Major data center power failure (again): Cloudflare Code Orange tested

Here’s a post we never thought we’d need to write: less than five months after one of our major data centers lost power, it happened again to the exact same data center. That sucks and, if you’re thinking “why do they keep using this facility??,” I don’t blame you. We’re thinking the same thing. But, here’s the thing, while a lot may not have changed at the data center, a lot changed over those five months at Cloudflare. So, while five months ago a major data center going offline was really painful, this time it was much less so.

This is a little bit about how a high availability data center lost power for the second time in five months. But, more so, it’s the story of how our team worked to ensure that even if one of our critical data centers lost power it wouldn’t impact our customers.

On November 2, 2023, one of our critical facilities in the Portland, Oregon region lost power for an extended period of time. It happened because of a cascading series of faults that appears to have been caused by maintenance by the electrical grid provider, climaxing with a ground fault at the facility, and was made worse by a series of unfortunate incidents that prevented the facility from getting back online in a timely fashion.

If you want to read all the gory details, they’re available here.

It’s painful whenever a data center has a complete loss of power, but it’s something that we were supposed to expect. Unfortunately, in spite of that expectation, we hadn’t enforced a number of requirements on our products that would ensure they continued running in spite of a major failure.

That was a mistake we were never going to allow to happen again.

Code Orange

The incident was painful enough that we declared what we called Code Orange. We borrowed the idea from Google which, when they have an existential threat to their business, reportedly declares a Code Yellow or Code Red. Our logo is orange, so we altered the formula a bit.

Our conception of Code Orange was that the person who led the incident, in this case our SVP of Technical Operations, Jeremy Hartman, would be empowered to charge any engineer on our team to work on what he deemed the highest priority project. (Unless we declared a Code Red, which we actually ended up doing due to a hacking incident, and which would then take even higher priority.

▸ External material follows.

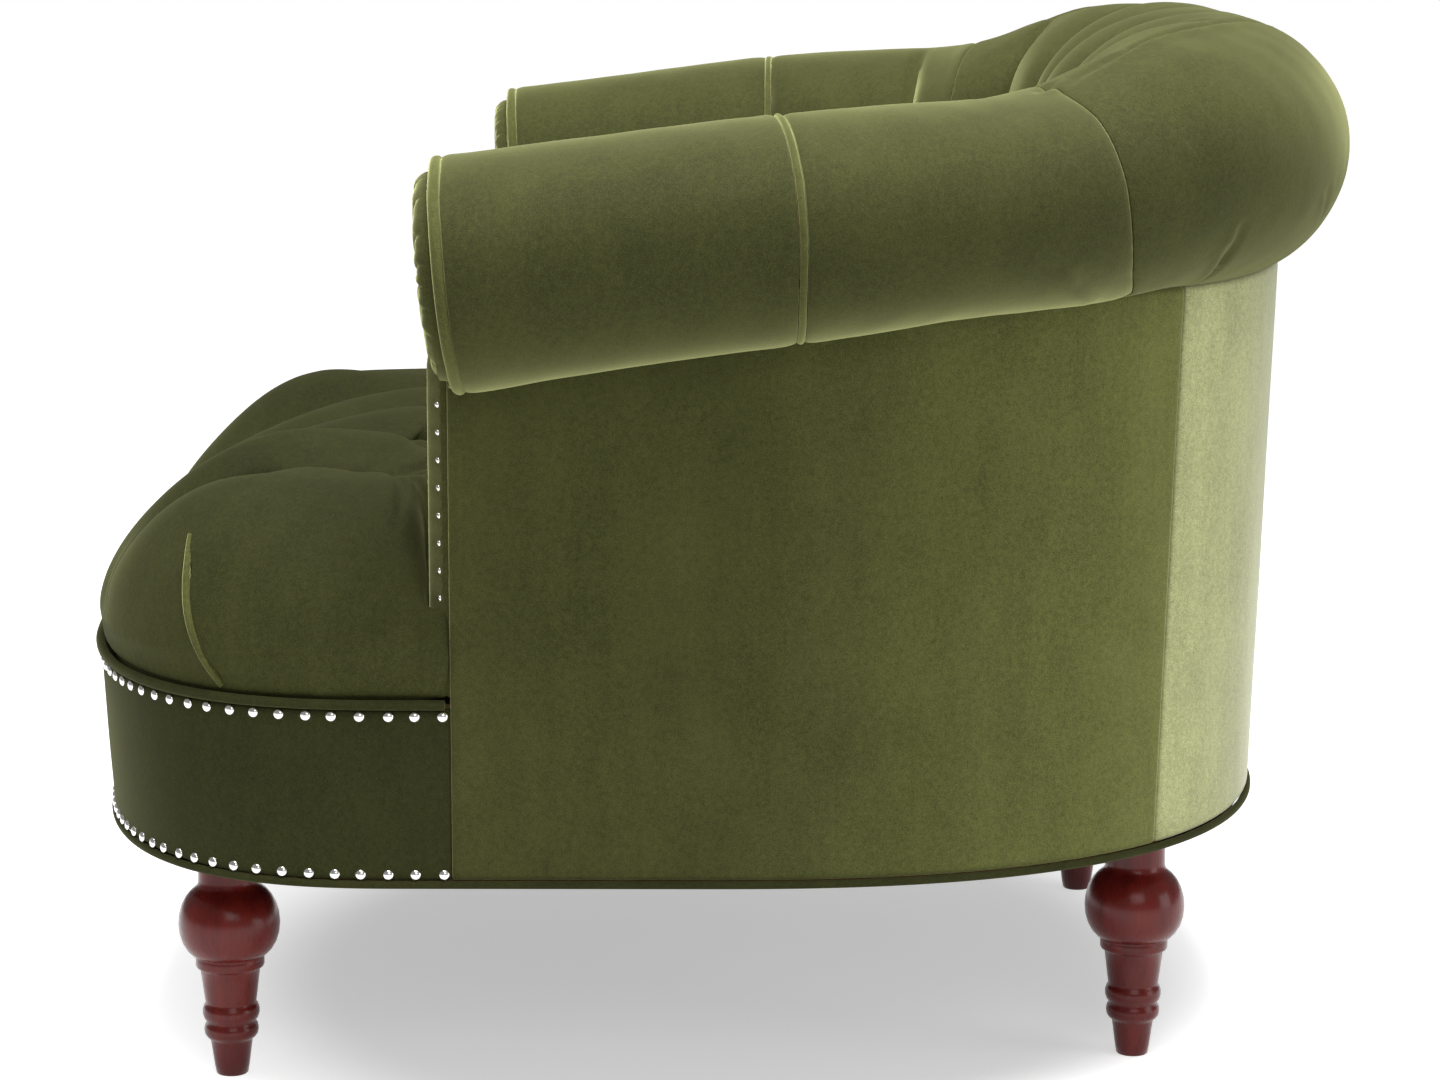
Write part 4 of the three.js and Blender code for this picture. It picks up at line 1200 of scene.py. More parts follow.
@dataclass
class ArmFronts:
    """Pleated round facings and the nailed facings below them."""

    finish: bpy.types.Material
    pleats: int = 20
    bulge: float = 16.0
    edge: float = 8.5
    inset: float = 9.6
    face_y: float = -176.8
    slope: float = 0.095
    post_outer_x: float = 396.0
    post_inner_x: float = 329.6
    post_neck_x: float = 341.0
    post_rise: float = 13.0
    nail_z: float = 402.0
    button_y: float = -186.6
    pleat_depth: float = 5.0
    pleat_twist: float = 0.10
    pleat_wander: float = 0.35
    pleat_lean: float = 0.9
    inner_round: float = 6.0
    outer_round: float = 15.0
    least_depth: float = 0.86
    scallop: float = 0.14

    @staticmethod
    def front() -> tuple[RollCut, np.ndarray]:
        """Section of the roll at the arm fronts, and its centre on the left arm."""
        cut = ROLL.cut(np.array([0.0]))
        return cut, SHELL.place(0.0, cut.out[0], cut.z[0])

    def rosette(self, name: str, side: float) -> bpy.types.Object:
        """Round facing that is pleated in to its button.

        Args:
            name: Name of the CAD node.
            side: 1 for the left arm, -1 for the right arm.

        Returns:
            The facing.
        """
        cut, centre = self.front()
        wide, high = cut.across[0] - self.inset, cut.up[0] - self.inset
        angle = np.linspace(0.0, 2 * math.pi, 24 * self.pleats + 1)
        share = np.concatenate([[0.02], np.linspace(0.08, 0.9, 34), [0.94, 0.97, 0.99, 1.0]])
        twist = angle[:, None] + self.pleat_twist * np.sin(3 * angle)[:, None] * share
        phase = twist * self.pleats / 2 + self.pleat_wander * np.sin(angle * 5)[:, None]
        fold = np.abs(np.sin(phase))
        lean = 0.5 + 0.5 * np.sin(2 * phase + self.pleat_lean)
        dome = np.sqrt(np.clip(1.0 - share**2, 0.0, 1.0)) * ease(share, 0.0, 0.4)
        depth = self.pleat_depth * ease(share, 0.04, 0.25) * ease(share, 1.2, 0.75)
        height = self.edge + (self.bulge - self.edge) * dome
        height = height - depth * (1.0 - fold**0.7 * (0.55 + 0.45 * lean))
        rim = np.clip((1.0 - share) / 0.1, 0.0, 1.0)
        height = np.maximum(height * np.sqrt(1.0 - (1.0 - rim) ** 2), 0.0)
        x = centre[0] + wide * share * np.cos(angle)[:, None]
        z = centre[2] + high * share * np.sin(angle)[:, None]
        rise = self.slope * (z - centre[2])
        y = self.face_y - height - rise
        y = np.where(share < 1.0, np.minimum(y, self.face_y - 1.0), self.face_y - rise)
        return Sewing.cover(name, np.stack([x * side, y, z], axis=-1), self.finish)

    def post(self, name: str, side: float) -> bpy.types.Object:
        """Stuffed facing down the post.

        Args:
            name: Name of the CAD node.
            side: 1 for the left arm, -1 for the right arm.

        Returns:
            The facing.
        """
        low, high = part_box(name)
        bottom, top = low[2] / MM, high[2] / MM + self.post_rise
        front, back = low[1] / MM, high[1] / MM
        cut, centre = self.front()
        clear = self.inset - PAD_GAP
        wide, high = cut.across[0] - clear, cut.up[0] - clear
        across = np.linspace(0.0, 1.0, 34)
        z = np.linspace(bottom, top, 110)[:, None]
        rise = np.clip((z - centre[2]) / high, -1.0, 1.0)
        round_x = np.minimum(centre[0] - wide * np.sqrt(1.0 - rise**2), self.post_outer_x)
        right = np.where(z > centre[2] - high, round_x, self.post_outer_x)
        neck = np.clip((z - INSIDE_LOW_Z) / (top - INSIDE_LOW_Z), 0.0, 1.0)
        left = mix(self.post_inner_x, self.post_neck_x, neck)
        x = mix(left, np.maximum(right, left + 1.0), across[None, :])
        near = np.minimum(x - left, np.minimum(z - bottom, top - z))
        inner = np.clip(1.0 - near / self.inner_round, 0.0, 1.0)
        outer = np.clip(1.0 - (right - x) / self.outer_round, 0.0, 1.0)
        scallop = self.scallop * np.abs(np.sin(math.pi * (z - self.nail_z) / POST_NAIL_PITCH)) ** 0.7
        depth = np.sqrt(np.clip(1.0 - inner**2 * 0.97, 0.0, 1.0))
        depth = depth * (1.0 - (self.least_depth - scallop) * outer**1.2)
        y = back - (back - front) * depth
        points = np.stack([x * side, y, np.broadcast_to(z, x.shape)], axis=-1)
        points = np.pad(points, ((1, 1), (1, 1), (0, 0)), mode="edge")
        for rim in (points[0], points[-1], points[:, 0], points[:, -1]):
            rim[:, 1] = back
        return Sewing.cover(name, points, self.finish)

    def build(self) -> list[tuple[np.ndarray, np.ndarray]]:
        """Builds the arm fronts.

        Returns:
            Place and way of the facings' buttons.
        """
        buttons = []
        centre = self.front()[1]
        for side, sign in SIDES.items():
            self.rosette(f"{side}_arm_facing", sign)
            self.post(f"{side}_post_facing", sign)
            place = np.array([sign * centre[0], self.button_y, centre[2]])
            buttons.append((place, np.array([0.0, -1.0, 0.0])))
        return buttons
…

If you’re interested, you can read more about that here.)

After getting through the immediate incident, Jeremy quickly triaged the most important work that needed to be done in order to ensure we’d be highly available even in the case of another catastrophic failure of a major data center facility. And the team got to work.

How’d we do?

We didn’t expect such an extensive real-world test so quickly, but the universe works in mysterious ways. On Tuesday, March 26, 2024, — just shy of five months after the initial incident — the same facility had another major power outage. Below, we’ll get into what caused the outage this time, but what is most important is that it provided a perfect test for the work our team had done under Code Orange. So, what were the results?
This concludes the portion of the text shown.